Module 2: Gender and Sexuality
1.2 Gendered Bodies
In this section, we will focus on the intersections of gender, sexuality, and the body, particularly in terms of 1) Gendered Expectations and the body, and 2) the ways in which bodies are strategically sexed and stripped of gender in this history.
Dr. Butler highlights how gendered expectations shaped how individuals were targeted and how they responded by turning to the case study of the experience of Jews who were rounded up in Paris in 1942 and held at the Vel d’Hiv. Turning to the ways in which the body is both sexed and stripped of gender, she reflects on the ways our sense of human dignity—and gender—is tightly bound to our experience of our own bodies. During the Holocaust, the fate of individuals often depended on gender. In camps, prisoners were selected and processed according to gender. Victims were intentionally dehumanized not only through starvation and gross indignities, but also through significantly gendered acts of violation. Finally, Dr. Butler considers the figure of Muselmänner to reflect on how the stripping of gender signals a stripping of humanity.
Gender and the Vel D’Hiv
Oral History: Léon Fellmann
Listen to Léon Fellmann’s oral history as he recalls the conditions inside the Vélodrome d’Hiver.
Léon Fellman and The Vel d’Hiv
Reflection Questions:
- What did his mother’s unstitching the Jewish star mean to Léon? Why did he emphasize this?

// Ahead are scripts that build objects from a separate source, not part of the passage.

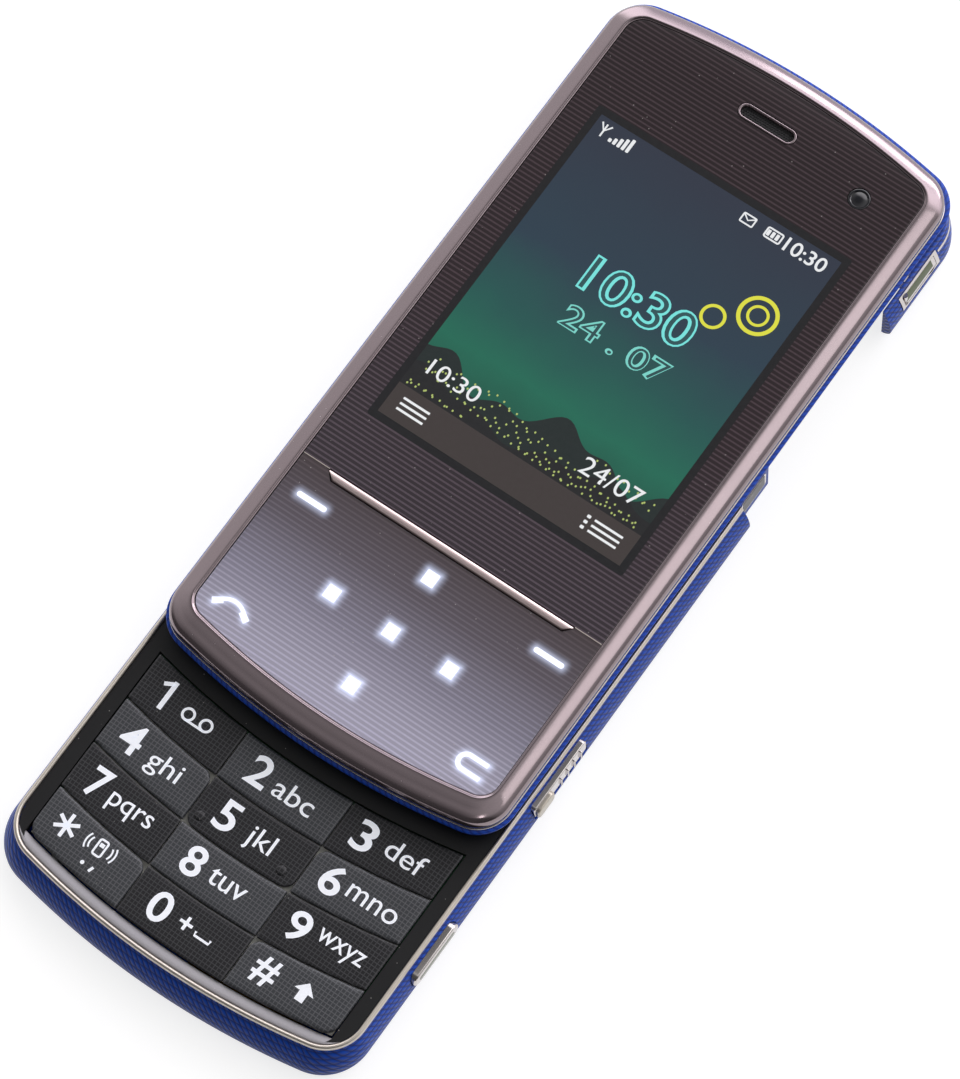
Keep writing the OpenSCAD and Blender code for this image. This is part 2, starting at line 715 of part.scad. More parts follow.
module battery_contacts() {
  color("goldenrod") {
    y = battery_y - battery_l / 2 - 0.2;
    box([-5, y - 3, battery_z + 0.3], [5, y - 0.5, board_z]);
    for (x = [-3, 0, 3]) box([x - 0.5, y - 0.6, battery_z + 1], [x + 0.5, y, battery_z + 2]);
  }
}

module battery_cover() {
  color("mediumblue") intersection() {
    loft(skin_rings(0, casing_h));
    cover_space(-fit);
  }
}

// A flat card socket from x0 to x1, open towards -Y, that hangs h below the board
module card_socket(x0, x1, h) {
  box([x0, card_y - socket_w / 2, board_z - h], [x1, card_y + socket_w / 2, board_z]);
}

// The card's own room in such a socket, drawn in by clear
module card_room(x0, x1, h, clear) {
  box([x0 + card_rim + clear, card_y - socket_w / 2 - 1 + clear, board_z - h + card_wall + clear],
      [x1 - card_rim - clear, card_y + socket_w / 2 - card_rim - clear, board_z - card_wall - clear]);
}

module sim_socket() {
  color("silver") difference() {
    card_socket(sim_x, sim_x + sim_l, sim_h);
    card_room(sim_x, sim_x + sim_l, sim_h, 0);
    // Opening through which the card's chip meets the finger
    box([sim_x + 5, card_y - socket_w, 0], [sim_x + sim_l - 5, card_y + 4, board_z - sim_h / 2]);
  }
}

module sim_card() {
  color("khaki") card_room(sim_x, sim_x + sim_l, sim_h, card_fit);
}

module memory_socket() {
  color("gray") difference() {
    card_socket(memory_x, memory_x + memory_w, memory_h);
    card_room(memory_x, memory_x + memory_w, memory_h, 0);
  }
}

module memory_card() {
  color([0.1, 0.1, 0.1]) card_room(memory_x, memory_x + memory_w, memory_h, card_fit);
}

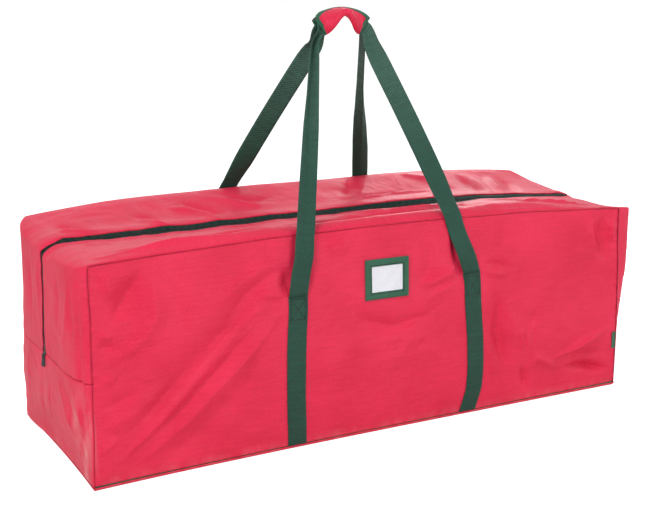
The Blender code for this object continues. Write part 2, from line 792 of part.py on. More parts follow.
def seam_pieces(bag):
    """The tag in the right front seam, and the bindings of the seams inside the bottom."""
    high = HALF_LENGTH - TAG_INSET
    bag.sheet(
        "side_tag",
        lambda x, z: on_face(x, z, FRONT, LAY_GAP + CLOTH),
        [high - TAG_WIDTH, high], steps(TAG_FOOT, TAG_FOOT + TAG_HEIGHT, 2),
        CLOTH, WEB_LOOK, (0, FRONT, 0),
    )
    foot = CLOTH + SEAM_GAP
    top = foot + BINDING_HEIGHT
    out_x, out_y = HALF_LENGTH - CLOTH - SEAM_GAP, HALF_DEPTH - CLOTH - SEAM_GAP
    for side, name in SIDE_NAMES.items():
        ys = sorted((side * (out_y - BINDING_THICKNESS), side * out_y))
        bag.block(f"inner_binding_{name}", (-out_x, ys[0], foot), (out_x, ys[1], top), WEB_LOOK)
    within = out_y - BINDING_THICKNESS - SEAM_GAP
    for end, name in END_NAMES.items():
        xs = sorted((end * (out_x - BINDING_THICKNESS), end * out_x))
        bag.block(f"inner_binding_{name}", (xs[0], -within, foot), (xs[1], within, top), WEB_LOOK)


def joint_axes(bag):
    """The slider on its track, and the hinge lines of the wrap, the handles and the lids."""
    bag.hang(
        "zip_slider_axis", (TRACK_X, 0, SLIDER_MIDDLE),
        ["slider_body", "slider_bail", "zip_pull_axis"],
    )
    ends = ["left", "right", "edge"]
    bag.hang(
        "wrap_flap_axis", (GRIP_X, -WRAP_HINGE_OUT, GRIP_Z - WRAP_HINGE_DROP),
        ["wrap_flap_pad", "hook_strip"] + [f"wrap_flap_binding_{end}" for end in ends],
    )
    carried = {
        FRONT: [],
        BACK: ["grip_pad", "grip_fold", "loop_strip", "wrap_flap_axis"]
        + [f"grip_pad_binding_{end}" for end in ends],
    }
    for side, name in SIDE_NAMES.items():
        off = LAY_GAP + WEB_THICKNESS
        strap_face = on_face(STRAP_SPACING / 2, STITCH_TOP, side, off)
        bag.hang(
            f"{name}_handle_axis", (0, strap_face.y, strap_face.z),
            [f"{name}_handle_web"] + carried[side],
        )
        edge = side * (HALF_DEPTH - CLOTH - SEAM_GAP)
        bag.hang(
            f"{name}_lid_axis", (0, edge, top_height(LID_HALF, edge) - CLOTH),
            [f"top_{name}_flap", f"top_zip_tape_{name}", f"top_zip_coil_{name}"],
        )


def main():
    clear_scene()
    bag = Bag()
    bottom_panel(bag)
    long_panels(bag)
    end_panels(bag)
    end_gussets(bag)
    lids(bag)
    zip_fastener(bag)
    zip_stops(bag)
    zip_slider(bag)
    zip_pull(bag)
    sewn_straps(bag)
    box_stitches(bag)
    handles(bag)
    grip_wrap(bag)
    label_pocket(bag)
    seam_pieces(bag)
    joint_axes(bag)


main()
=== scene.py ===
"""Looks of the soft storage bag: cloth body, zip, webbing handles with their wrap, card pocket."""

import math

import bmesh
import bpy
import numpy as np
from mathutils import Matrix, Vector

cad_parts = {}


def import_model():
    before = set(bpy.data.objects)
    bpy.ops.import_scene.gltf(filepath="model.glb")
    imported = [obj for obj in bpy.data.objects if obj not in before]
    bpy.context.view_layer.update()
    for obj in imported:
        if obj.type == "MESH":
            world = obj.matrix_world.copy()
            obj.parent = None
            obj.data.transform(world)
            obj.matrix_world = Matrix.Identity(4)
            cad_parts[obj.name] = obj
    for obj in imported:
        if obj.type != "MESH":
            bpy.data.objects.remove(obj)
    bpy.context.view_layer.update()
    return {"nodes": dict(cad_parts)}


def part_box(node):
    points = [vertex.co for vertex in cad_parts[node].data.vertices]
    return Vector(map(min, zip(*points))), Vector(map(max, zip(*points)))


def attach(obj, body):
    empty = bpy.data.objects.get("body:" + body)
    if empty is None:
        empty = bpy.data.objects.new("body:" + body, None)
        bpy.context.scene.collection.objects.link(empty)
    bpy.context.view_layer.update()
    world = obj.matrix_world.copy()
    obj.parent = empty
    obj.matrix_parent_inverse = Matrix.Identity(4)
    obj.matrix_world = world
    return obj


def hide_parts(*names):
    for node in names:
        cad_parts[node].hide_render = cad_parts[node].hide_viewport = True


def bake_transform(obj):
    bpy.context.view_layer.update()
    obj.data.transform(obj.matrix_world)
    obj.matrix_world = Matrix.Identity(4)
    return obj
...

- How do gender norms shape what happens to Léon, his mother, and the other children?
Oral History: Betty Cohen
As you continue to think about the intersections of gender and sexuality, consider the testimony of Betty Cohen, who speaks about her relationships with her family and her husband in the context of their linked Holocaust experiences. She speaks in the third person about the experimental surgical sterilization of Jewish women in Block 10 at Auschwitz. From other testimony, we know that Betty was herself painfully experimented on four times. The sterilization experiments were unsuccessful and she bore two children after the war. Her story is a gendered story but it is also an embodied heterosexual story. As you listen for gender, note how gender is key to understanding her history and the social relations that inform her experiences, even when she isn’t explicitly highlighting gender.
Say I Love You: The Story of Betty Cohen from Holocaust Museum LA on Vimeo.
Reflection Questions:
- Betty tells her story emphasizing what is important to her. While this is an edited clip, it is edited based on her narrative. From what she discusses and how she speaks, what is important to her as a survivor?
- How does the body become the site of trauma in Betty’s story? How is it particularly gendered in her story?